■ **WHAT IS NEEDED**
Copy out the entries below in full and exactly.

■ **LISTED RECORDS**
————————

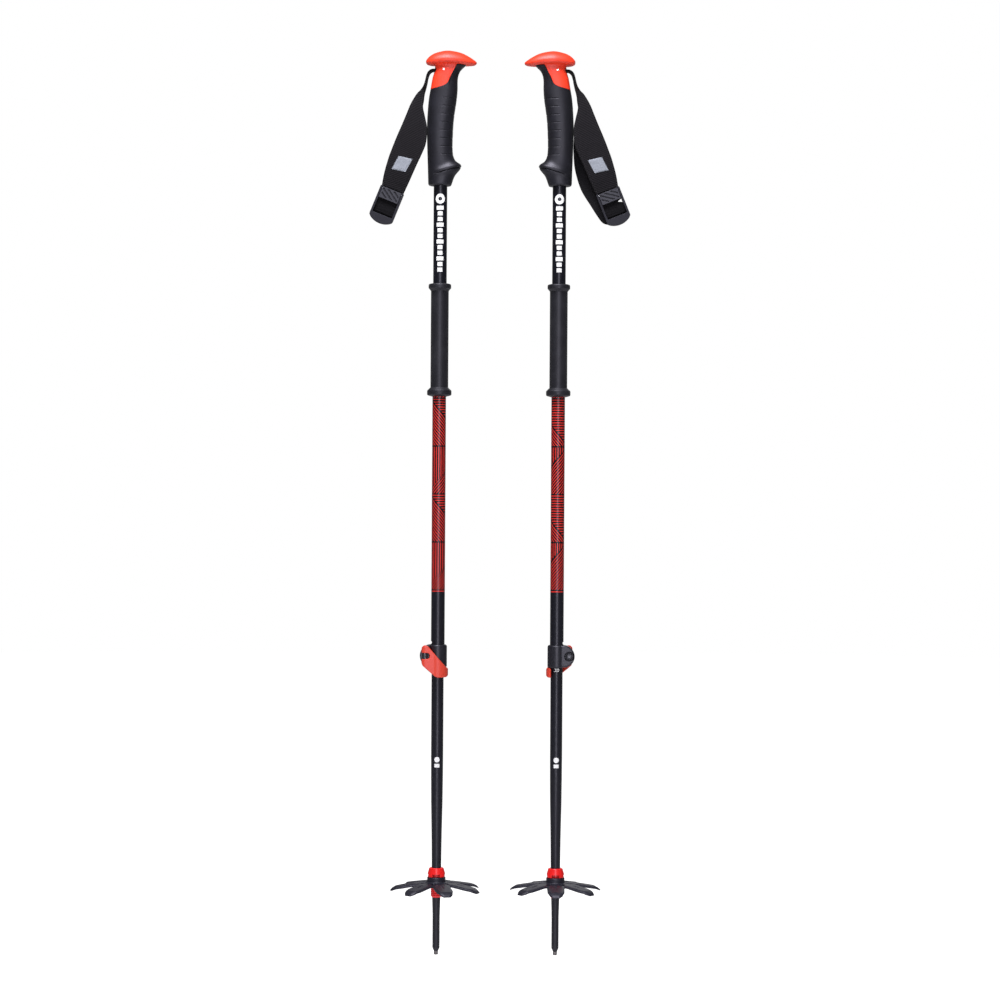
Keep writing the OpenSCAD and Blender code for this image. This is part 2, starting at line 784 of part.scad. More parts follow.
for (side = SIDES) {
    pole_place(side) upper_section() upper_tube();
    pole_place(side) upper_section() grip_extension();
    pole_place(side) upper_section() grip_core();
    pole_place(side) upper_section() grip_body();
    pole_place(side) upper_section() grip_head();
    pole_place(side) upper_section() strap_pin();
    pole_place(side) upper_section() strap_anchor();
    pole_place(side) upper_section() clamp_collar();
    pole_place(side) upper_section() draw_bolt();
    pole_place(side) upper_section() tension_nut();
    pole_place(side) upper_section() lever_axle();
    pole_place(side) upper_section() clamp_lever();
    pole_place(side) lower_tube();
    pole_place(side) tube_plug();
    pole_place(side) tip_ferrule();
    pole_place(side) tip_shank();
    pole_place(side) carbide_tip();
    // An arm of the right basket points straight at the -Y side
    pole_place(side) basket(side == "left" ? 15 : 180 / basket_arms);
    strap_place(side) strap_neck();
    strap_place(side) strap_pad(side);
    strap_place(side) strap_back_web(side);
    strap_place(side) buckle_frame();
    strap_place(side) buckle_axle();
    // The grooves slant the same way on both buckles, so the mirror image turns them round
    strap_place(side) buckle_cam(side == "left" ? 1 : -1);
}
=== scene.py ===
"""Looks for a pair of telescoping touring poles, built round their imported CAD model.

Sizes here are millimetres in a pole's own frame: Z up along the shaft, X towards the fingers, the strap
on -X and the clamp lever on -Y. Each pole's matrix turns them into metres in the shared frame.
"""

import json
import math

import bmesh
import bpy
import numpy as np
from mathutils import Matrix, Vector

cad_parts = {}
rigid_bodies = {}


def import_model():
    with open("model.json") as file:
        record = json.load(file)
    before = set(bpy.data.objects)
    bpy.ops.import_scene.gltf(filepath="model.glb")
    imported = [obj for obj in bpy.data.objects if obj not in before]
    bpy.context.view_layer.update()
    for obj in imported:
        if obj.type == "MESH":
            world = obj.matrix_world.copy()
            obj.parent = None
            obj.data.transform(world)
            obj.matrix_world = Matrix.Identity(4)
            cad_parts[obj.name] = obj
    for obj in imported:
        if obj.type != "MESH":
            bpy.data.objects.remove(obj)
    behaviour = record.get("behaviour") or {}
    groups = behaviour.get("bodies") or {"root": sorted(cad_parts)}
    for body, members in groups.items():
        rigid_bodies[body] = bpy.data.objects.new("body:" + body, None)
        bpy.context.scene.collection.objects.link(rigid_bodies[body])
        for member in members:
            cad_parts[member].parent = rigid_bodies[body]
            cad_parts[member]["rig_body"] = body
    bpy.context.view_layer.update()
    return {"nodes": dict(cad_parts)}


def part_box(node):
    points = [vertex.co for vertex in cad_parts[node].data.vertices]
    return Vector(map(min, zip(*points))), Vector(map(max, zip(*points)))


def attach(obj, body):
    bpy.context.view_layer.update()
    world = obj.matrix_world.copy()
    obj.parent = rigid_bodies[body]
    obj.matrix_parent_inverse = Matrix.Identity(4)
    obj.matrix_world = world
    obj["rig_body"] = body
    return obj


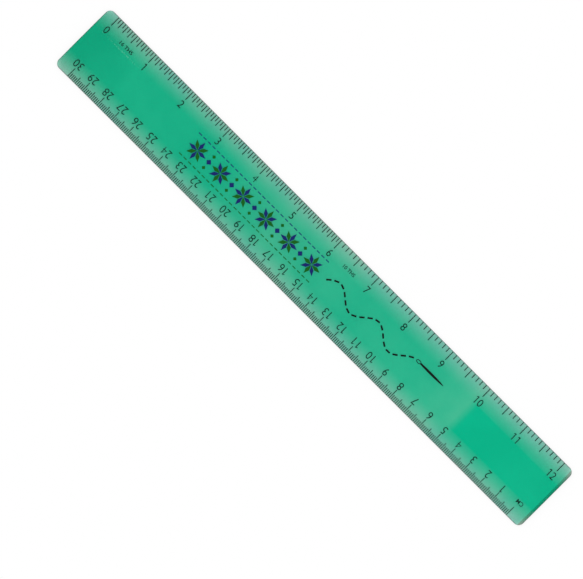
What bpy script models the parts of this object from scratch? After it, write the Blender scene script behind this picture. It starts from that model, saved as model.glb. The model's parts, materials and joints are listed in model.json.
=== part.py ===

————————

■ **ANSWER TO THE TASK**
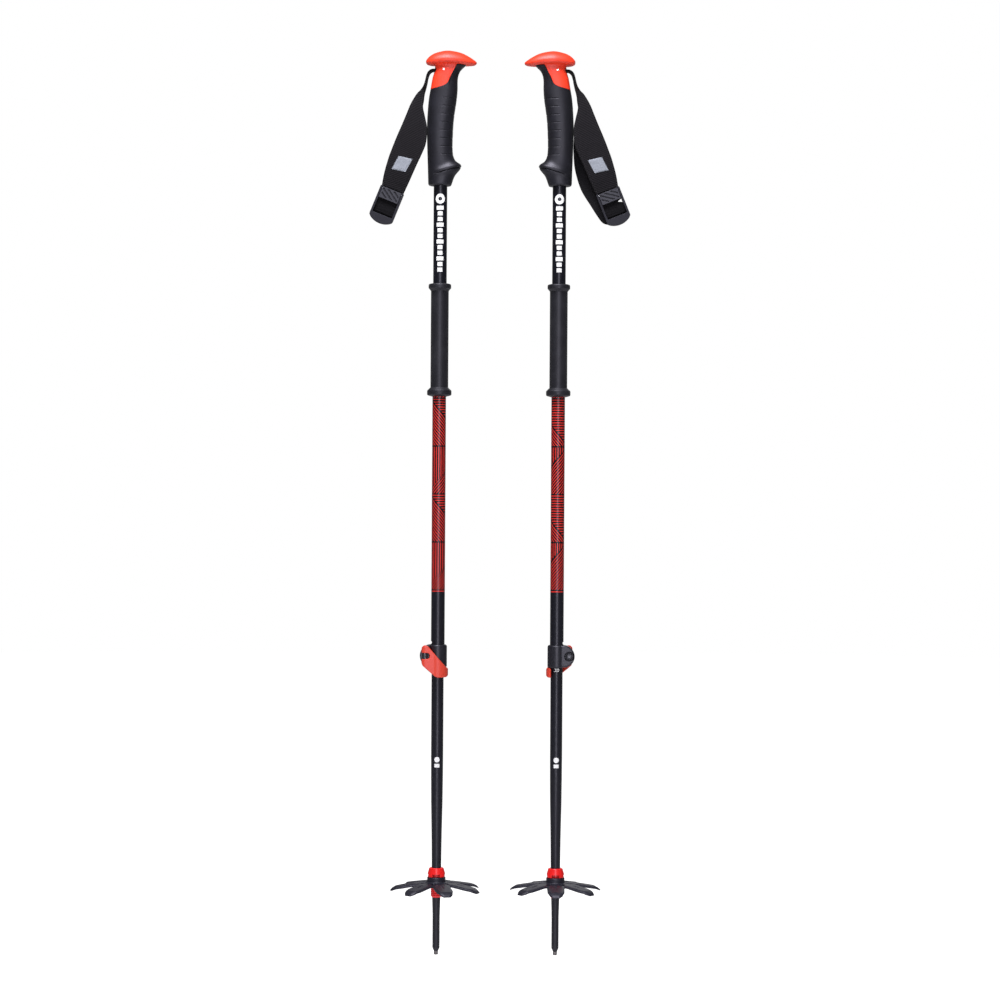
Keep writing the OpenSCAD and Blender code for this image. This is part 2, starting at line 784 of part.scad. More parts follow.
for (side = SIDES) {
    pole_place(side) upper_section() upper_tube();
    pole_place(side) upper_section() grip_extension();
    pole_place(side) upper_section() grip_core();
    pole_place(side) upper_section() grip_body();
    pole_place(side) upper_section() grip_head();
    pole_place(side) upper_section() strap_pin();
    pole_place(side) upper_section() strap_anchor();
    pole_place(side) upper_section() clamp_collar();
    pole_place(side) upper_section() draw_bolt();
    pole_place(side) upper_section() tension_nut();
    pole_place(side) upper_section() lever_axle();
    pole_place(side) upper_section() clamp_lever();
    pole_place(side) lower_tube();
    pole_place(side) tube_plug();
    pole_place(side) tip_ferrule();
    pole_place(side) tip_shank();
    pole_place(side) carbide_tip();
    // An arm of the right basket points straight at the -Y side
    pole_place(side) basket(side == "left" ? 15 : 180 / basket_arms);
    strap_place(side) strap_neck();
    strap_place(side) strap_pad(side);
    strap_place(side) strap_back_web(side);
    strap_place(side) buckle_frame();
    strap_place(side) buckle_axle();
    // The grooves slant the same way on both buckles, so the mirror image turns them round
    strap_place(side) buckle_cam(side == "left" ? 1 : -1);
}
=== scene.py ===
"""Looks for a pair of telescoping touring poles, built round their imported CAD model.

Sizes here are millimetres in a pole's own frame: Z up along the shaft, X towards the fingers, the strap
on -X and the clamp lever on -Y. Each pole's matrix turns them into metres in the shared frame.
"""

import json
import math

import bmesh
import bpy
import numpy as np
from mathutils import Matrix, Vector

cad_parts = {}
rigid_bodies = {}


def import_model():
    with open("model.json") as file:
        record = json.load(file)
    before = set(bpy.data.objects)
    bpy.ops.import_scene.gltf(filepath="model.glb")
    imported = [obj for obj in bpy.data.objects if obj not in before]
    bpy.context.view_layer.update()
    for obj in imported:
        if obj.type == "MESH":
            world = obj.matrix_world.copy()
            obj.parent = None
            obj.data.transform(world)
            obj.matrix_world = Matrix.Identity(4)
            cad_parts[obj.name] = obj
    for obj in imported:
        if obj.type != "MESH":
            bpy.data.objects.remove(obj)
    behaviour = record.get("behaviour") or {}
    groups = behaviour.get("bodies") or {"root": sorted(cad_parts)}
    for body, members in groups.items():
        rigid_bodies[body] = bpy.data.objects.new("body:" + body, None)
        bpy.context.scene.collection.objects.link(rigid_bodies[body])
        for member in members:
            cad_parts[member].parent = rigid_bodies[body]
            cad_parts[member]["rig_body"] = body
    bpy.context.view_layer.update()
    return {"nodes": dict(cad_parts)}


def part_box(node):
    points = [vertex.co for vertex in cad_parts[node].data.vertices]
    return Vector(map(min, zip(*points))), Vector(map(max, zip(*points)))


def attach(obj, body):
    bpy.context.view_layer.update()
    world = obj.matrix_world.copy()
    obj.parent = rigid_bodies[body]
    obj.matrix_parent_inverse = Matrix.Identity(4)
    obj.matrix_world = world
    obj["rig_body"] = body
    return obj


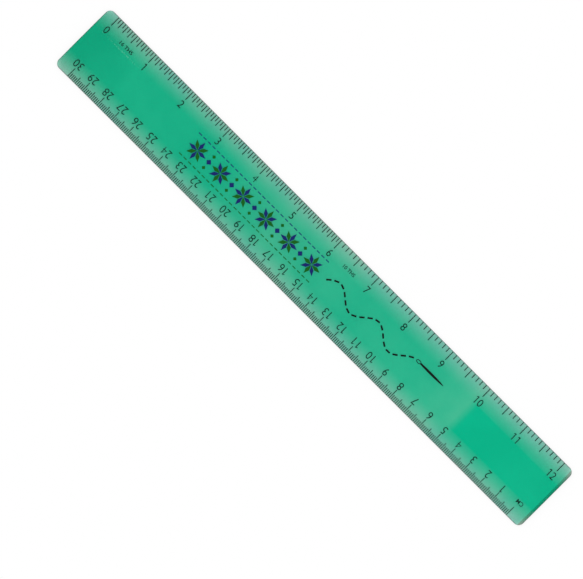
What bpy script models the parts of this object from scratch? After it, write the Blender scene script behind this picture. It starts from that model, saved as model.glb. The model's parts, materials and joints are listed in model.json.
=== part.py ===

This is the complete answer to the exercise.